Homeless get food lifeline
As concerns heighten over the vulnerability of Kingston’s homeless population to the novel coronavirus, Local Government and Community Development Minister Desmond McKenzie said that the Government is in a race against time to retrofit a facility to temporarily house “those who want to come off the streets”.
McKenzie, speaking with The Gleaner at Sunday’s launch of a feeding programme near the Kingston and St Andrew Municipal Corporation’s Church Street offices, said that the ministry would be seeking to patch up an old building on the property, where a permanent structure will be constructed in the near future.
“We’re going to use that for the time being – put a little coat of paint on it, wash it out, and clean it up, put some bedding in there, and set up a sort of structure so that we can do some of the feeding there,” he said.
Like it has for much of Jamaican society, COVID-19 has upended life for even the homeless, who lamented in a Gleaner story last week that many good Samaritans who routinely fed them had not turned out over the last two weeks as an economic downturn and social-distancing protocols transformed the once-bustling city into a near ghost town.
There have been 32 COVID-19 cases and one death in Jamaica, but the country is projected to be weeks away from the peak of the virus, which is expected to surge with community transmission.
The more than 1,000 people who turned out yesterday were offered a short public-education session on SARS-CoV-2, with the minister expressing concern about the looming challenge if the homeless contracted the virus.
“We are doing the temperature checks and giving them hand sanitiser as they come in, and that is what we’re going to be doing right across the country,” he said.
McKenzie foresees that people who are not homeless will turn up for meals but said, “We are not going to be turning away anybody, once the food is available.”
For the next two months, Jamaica’s homeless will be provided with two meals per day to mitigate against the fallout of charities, McKenzie said at a press conference last Friday.
The special feeding programme will complement what is being done in drop-in locations across the island.
“The Corporate Area poses the greatest challenge in all of this because we actually don’t have a facility, outside of Marie Atkins, which is already bursting at the seams, so we will have to find ways in the Corporate Area to feed this large constituent of homeless people,” McKenzie told The Gleaner.
The nationwide homeless population surpasses 2,000.
In Kingston and St Andrew, feeding will be done in Cross Roads, Papine, Half-Way Tree, New Kingston, and the downtown area. They will be fed Sundays through Fridays, and receive care packages on Saturday.
The local government minister added that a roving team would be deployed to serve communities on the outskirts of Kingston.

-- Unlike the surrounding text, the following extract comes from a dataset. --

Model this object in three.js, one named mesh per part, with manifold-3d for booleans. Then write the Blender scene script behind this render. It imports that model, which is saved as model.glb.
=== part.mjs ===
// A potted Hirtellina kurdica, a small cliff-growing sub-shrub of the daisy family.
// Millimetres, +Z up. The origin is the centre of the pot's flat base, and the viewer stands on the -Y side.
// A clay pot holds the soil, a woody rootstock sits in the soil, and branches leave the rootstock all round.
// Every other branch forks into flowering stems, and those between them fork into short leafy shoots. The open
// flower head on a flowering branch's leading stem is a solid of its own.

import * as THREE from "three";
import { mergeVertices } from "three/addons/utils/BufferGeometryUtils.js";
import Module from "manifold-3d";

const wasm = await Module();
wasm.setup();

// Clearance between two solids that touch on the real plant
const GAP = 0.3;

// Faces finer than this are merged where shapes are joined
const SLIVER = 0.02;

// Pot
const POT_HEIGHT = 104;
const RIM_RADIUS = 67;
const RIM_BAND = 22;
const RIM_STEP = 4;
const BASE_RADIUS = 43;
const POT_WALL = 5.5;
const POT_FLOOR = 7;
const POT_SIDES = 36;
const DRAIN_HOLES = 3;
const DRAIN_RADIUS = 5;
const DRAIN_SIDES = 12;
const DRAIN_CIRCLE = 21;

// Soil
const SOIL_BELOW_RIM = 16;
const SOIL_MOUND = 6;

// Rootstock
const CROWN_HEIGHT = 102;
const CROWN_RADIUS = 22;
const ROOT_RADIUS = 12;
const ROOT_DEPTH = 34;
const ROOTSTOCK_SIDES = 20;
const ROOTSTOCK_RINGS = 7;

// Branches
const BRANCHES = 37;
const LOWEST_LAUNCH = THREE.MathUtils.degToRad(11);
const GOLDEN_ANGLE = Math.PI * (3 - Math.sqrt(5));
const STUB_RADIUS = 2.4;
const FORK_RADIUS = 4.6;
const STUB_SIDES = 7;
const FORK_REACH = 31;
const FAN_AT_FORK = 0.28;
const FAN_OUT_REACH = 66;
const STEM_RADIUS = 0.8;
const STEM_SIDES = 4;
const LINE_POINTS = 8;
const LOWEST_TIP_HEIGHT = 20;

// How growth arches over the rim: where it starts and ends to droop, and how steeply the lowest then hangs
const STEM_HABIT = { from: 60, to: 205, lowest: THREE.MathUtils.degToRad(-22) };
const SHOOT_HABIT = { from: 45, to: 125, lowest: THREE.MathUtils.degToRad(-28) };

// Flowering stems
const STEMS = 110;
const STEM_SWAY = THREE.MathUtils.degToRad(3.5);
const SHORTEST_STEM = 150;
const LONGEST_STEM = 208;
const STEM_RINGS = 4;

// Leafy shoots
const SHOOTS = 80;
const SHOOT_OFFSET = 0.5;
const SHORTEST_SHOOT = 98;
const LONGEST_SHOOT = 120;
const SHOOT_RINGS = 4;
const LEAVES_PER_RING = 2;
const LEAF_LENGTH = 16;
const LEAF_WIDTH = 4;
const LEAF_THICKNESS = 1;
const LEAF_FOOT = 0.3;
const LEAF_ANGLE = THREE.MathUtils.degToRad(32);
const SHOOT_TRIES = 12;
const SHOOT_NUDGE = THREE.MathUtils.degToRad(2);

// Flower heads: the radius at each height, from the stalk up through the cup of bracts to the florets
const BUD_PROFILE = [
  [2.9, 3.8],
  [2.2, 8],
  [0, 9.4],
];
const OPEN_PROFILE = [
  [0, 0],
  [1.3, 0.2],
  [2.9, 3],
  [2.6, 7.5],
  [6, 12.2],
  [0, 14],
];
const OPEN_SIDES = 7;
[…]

The programme is being funded by a $150-million allocation – part from central Government and a portion from the ministry’s budget.
Food For The Poor, The Salvation Army, and other stakeholders continue to partner with the Government in this regard.
Mayor of Kingston Delroy Williams was also present and assisted in the distribution of meals.
Williams noted that the homeless are fed through the municipal corporation regularly but said that a “special effort” was being made to ensure that those who were at greatest risk of neglect were attended to amid the COVID-19 crisis.
The municipality has also embarked on a clean-up drive and the sanitisation of high-traffic public spaces and markets.
Post-COVID-19, the mayor said, the corporation intends to have routine maintenance.
“We want it to become a feature of what we do on a regular basis, so the engineers are working on developing a schedule for the year,” Williams said.